A couple of best practises can be implemented by design. Including citations back to source material is directly applicable. Zero-shot and few-shot extraction capabilities of LLMs can extract symptoms and clinical features without disease-specific training data, and are a potential game-changer for rare diseases. The distinction between extractive and generative AI is deliberate: extractive is more transparent, traceable, and free of hallucinations. Making this distinction additionally supports interpretability and regulatory defensibility.
Proposal for effective KPIs for the AI approach
- Accuracy Rate. Measures the proportion of AI-flagged patients subsequently confirmed (positive predictive value) and the proportion of true cases identified (sensitivity). Target: sensitivity and an acceptable false-positive rate within a threshold to be agreed with clinical stakeholders.

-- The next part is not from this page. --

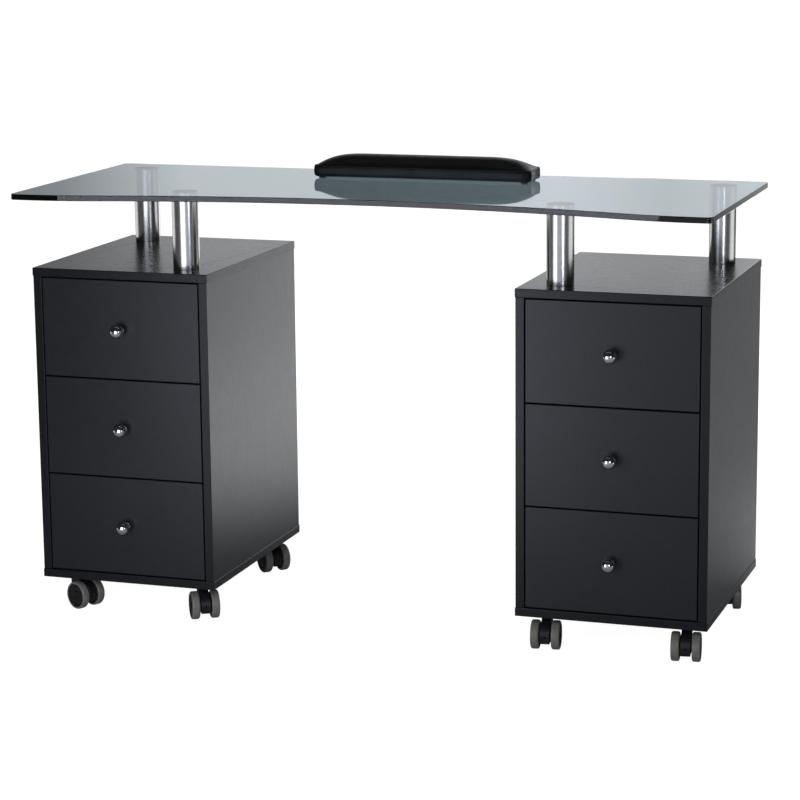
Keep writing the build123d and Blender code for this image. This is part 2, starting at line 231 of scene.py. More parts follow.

Monitored continuously against confirmatory test outcomes. Degradation triggers model revalidation.
- Data Quality and Drift Index. Tracks the stability of input data distribution, especially every time an additional source (country, EHR system) gets connected. An automated process monitors feature distributions, data completeness, and structural consistencies. This operationalizes the concern about silent failures from data quality and drift issues, and provides auditable evidence of data governance for regulatory compliance.
- Explainability Score. Percentage of AI flags accompanied by a complete, traceable citation chain linking the flag to specific features in specific source records. Target: 100%. Periodic stakeholder audits assess whether HCPs rate explanations as scientifically sufficient and whether patient-facing outputs provide high customer experience scores. This adds to the documentation for MDR and CSV/CSA compliance, where traceability of AI decision-making is a formal requirement.

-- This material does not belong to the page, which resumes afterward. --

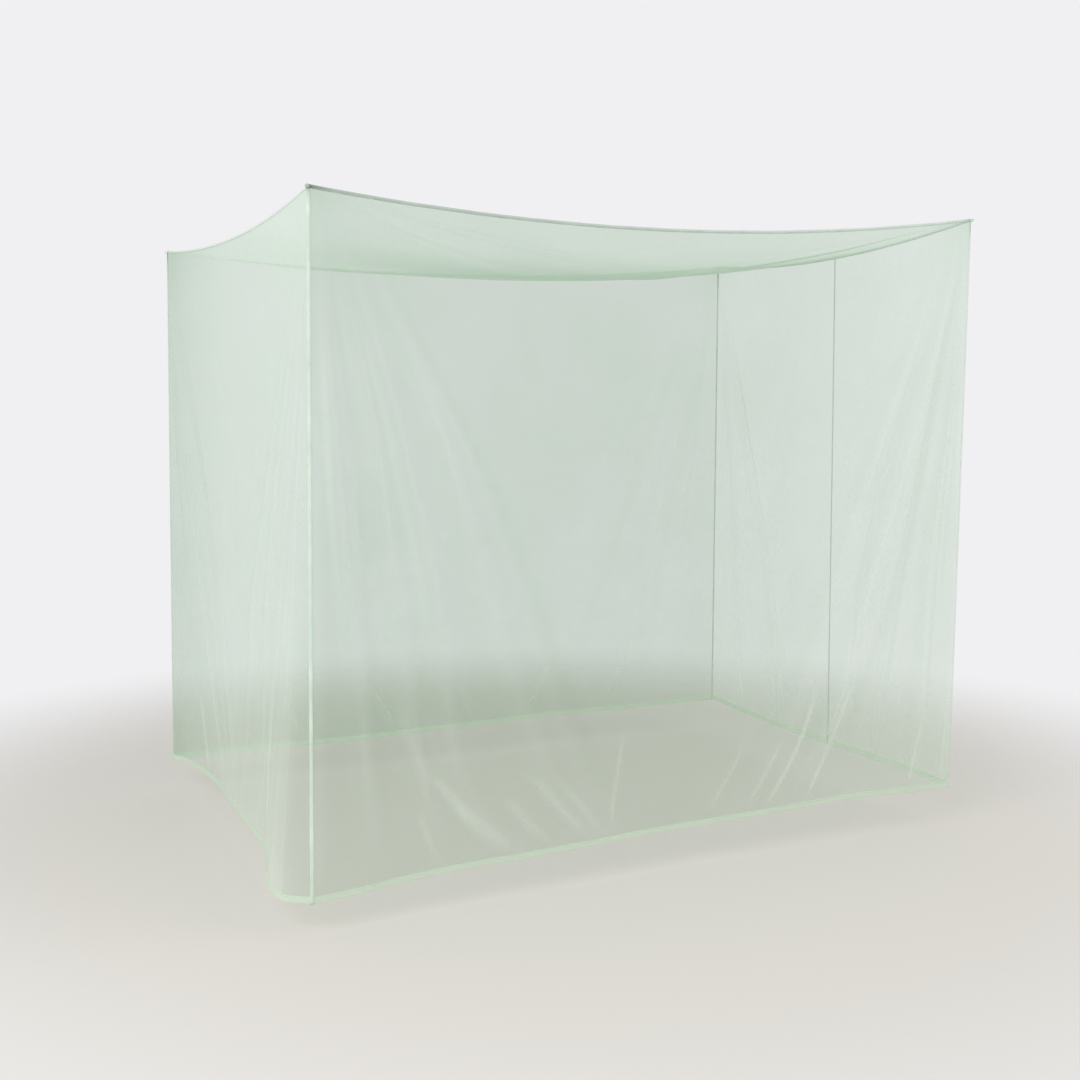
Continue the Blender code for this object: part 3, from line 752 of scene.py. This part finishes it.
clothForm = {
    "columns": {"front": 640, "right": 180, "back": 400, "left": 560},
    "rows": {"front": 130, "right": 130, "back": 110, "left": 130},
    "rowCrowding": 0.5,  # the rows lie closer towards the hem, where the short creases are
    "topCrowding": 2.0,
    "hemCrowding": 0.45,
    "columnSpread": 1.3,
    "tuck": 4 * mm,  # how far the cloth goes up inside the binding
    "sideTuck": 1 * mm,  # from the corner's line, inside its tape
    "hemHeight": 17 * mm,
    "hemHalf": 1.1 * mm,  # half the thickness of the turned hem
    "hemStep": 1.5,  # from the sheet's last row to the hem, in half thicknesses of the hem
    "turnPoints": 7,  # round the hem's lower edge
    "facePoints": 4,  # down each face of the hem
    "turnEnd": 0.6 * mm,  # the turned edge ends this far below the hem's top,
    "turnOff": 0.2,  # and this many half thicknesses off the wall's own face
    "roofColumns": 240,
    "roofRows": 170,
    "roofCrowding": 0.35,
}


def columnPlaces(count, drop):  # the columns crowd towards both ends, most of all at the top
    t = np.linspace(0, 1, count + 1)
    near = np.minimum(t, 1 - t)
    crowded = 0.5 * (2 * near) ** clothForm["topCrowding"]
    spread = near - clothForm["hemCrowding"] * np.sin(2 * np.pi * near) / (2 * np.pi)
    level = np.clip(drop, 0, 1)[:, None] ** (1 / clothForm["columnSpread"])
    place = crowded + (spread - crowded) * level
    return np.where(t <= 0.5, place, 1 - place)


# for each row: its drop, how far it lies off the cloth's face, and whether it is hem
def wallRows(count):
    drop, tall, half = netCut["drop"], clothForm["hemHeight"], clothForm["hemHalf"]
    hemTop = 1 - tall / drop
    share = np.linspace(0, 1, count + 1)
    share = share + clothForm["rowCrowding"] * np.sin(np.pi * share) / np.pi
    bodyEnd = hemTop - clothForm["hemStep"] * half / drop
    body = -clothForm["tuck"] / drop + (bodyEnd + clothForm["tuck"] / drop) * share
    turn = np.linspace(0, np.pi, clothForm["turnPoints"])
    foldAt = 1 - half / drop
    outside = np.linspace(hemTop, foldAt, clothForm["facePoints"])[:-1]
    inside = np.linspace(foldAt, hemTop + clothForm["turnEnd"] / drop, clothForm["facePoints"])[1:]
    drops = np.concatenate([body, outside, foldAt + np.sin(turn) * half / drop, inside, [hemTop]])
    off = -clothForm["turnOff"] * half
    outs = [0 * body, half + 0 * outside, half * np.cos(turn), -half + 0 * inside, [off]]
    hem = np.concatenate([0 * body, 1 + 0 * outside, 1 + 0 * turn, 1 + 0 * inside, [1]])
    return drops, np.concatenate(outs), hem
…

Guiding questions for an effective setup
- What regulatory pathway applies in each target country, considering the full process from data access to clinical integration?

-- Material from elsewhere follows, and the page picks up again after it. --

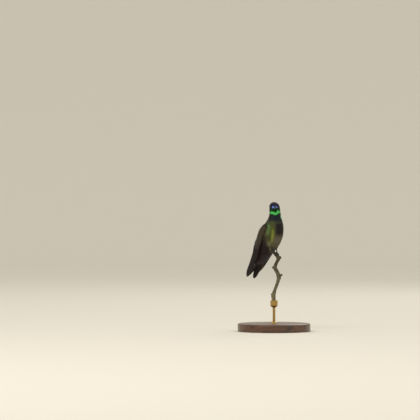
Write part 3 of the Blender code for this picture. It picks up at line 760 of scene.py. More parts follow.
def body_marks(place, angle, points):
    """Colour and metallic shine of the plumage on the head and body, each laid over the ones before. On the
    breast and the gorget these colours hold painted highlights and painted shade.
    """
    a = np.degrees(np.mod(angle, 2 * np.pi))
    place = np.asarray(place, float)
    head = in_head_frame(points)
    colour = np.broadcast_to(BELLY, (*place.shape, 3))
    shine = np.full(place.shape, 0.06)

    def paint(tint, share, gloss=0.0):
        nonlocal colour, shine
        colour = mixed(colour, tint, share)
        shine = np.maximum(shine, gloss * share)

    # belly and flanks, grey-brown; paler along the middle; dusky under the tail
    paint(BELLY_PALE, hump(a, 134, 26) * hump(place, 5.2, 1.4))
    paint(BREAST_GREY, hump(a, 96, 50) * hump(place, 6.2, 1.3))
    paint(FLANK, smooth(140, 158, a) * smooth(7.0, 5.8, place))
    border = np.interp(a, (60, 110, 124, 138, 156, 186), (3.6, 3.9, 4.5, 5.0, 5.3, 5.4))
    paint(VENT, smooth(border + 0.6, border - 0.6, place) * smooth(4, 66, a))
    # the breast, its real colours with painted light over them: green to the bird's right, olive with a
    # gold highlight in the middle, blackish to its left in painted shade
    paint(THROAT_OLIVE, smooth(6.6, 7.6, place))
    olive = hump(a, 133, 30) * smooth(5.0, 6.4, place) * smooth(9.4, 8.6, place)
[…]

- What volume and quality of accessible, well-annotated patient-record data exist per target country?
- How will the extractive priming AI handle data structure heterogeneity across institutions, countries, and time periods without introducing systematic errors?
- What is the clinically acceptable confidence threshold, relative to false-positive burden and false-negative risk?
- How will the AI provide traceable, understandable, citation-backed explanations for each flag?
- Which pre-trained foundational models are being evaluated, and what domain-specific validation confirms suitability for rare disease NLP with limited labeled data?
- How will continuous monitoring detect distributional shifts and model drift, and what are the halt criteria?
- How will AI-discovered novel diagnostic patterns beyond established clinical knowledge be validated and made clinically acceptable?
- How does the end-to-end clinical workflow operate: who receives the flag, who decides, who acts, who informs the patient, and what safeguards prevent flags from being ignored?
- Which human-machine interfaces are required, and how can they provide excellent UX?
Final words
In 2026, AI technology is much more advanced than it was in 2018. In my opinion, the AI approach to identifying hidden cases of rare diseases in health records can work. But the AI’s suitability and all the potential benefits mentioned before are conditional. They depend on accessible, high-quality data, on the model’s accuracy, on clinical workflow integration, on regulatory compliance, on the interpretability/explainability of the model’s output, and, as a result, on the trust and confidence of all stakeholders.
But mostly with messy raw data, with a compliance-ready design, and last but not least with clinical acceptance and smooth integration into clinical workflows. But I think the approach sketched has shown that by actively considering and tackling those challenges, there should be no more excuses for not providing a clear diagnosis to rare disease patients and their families earlier.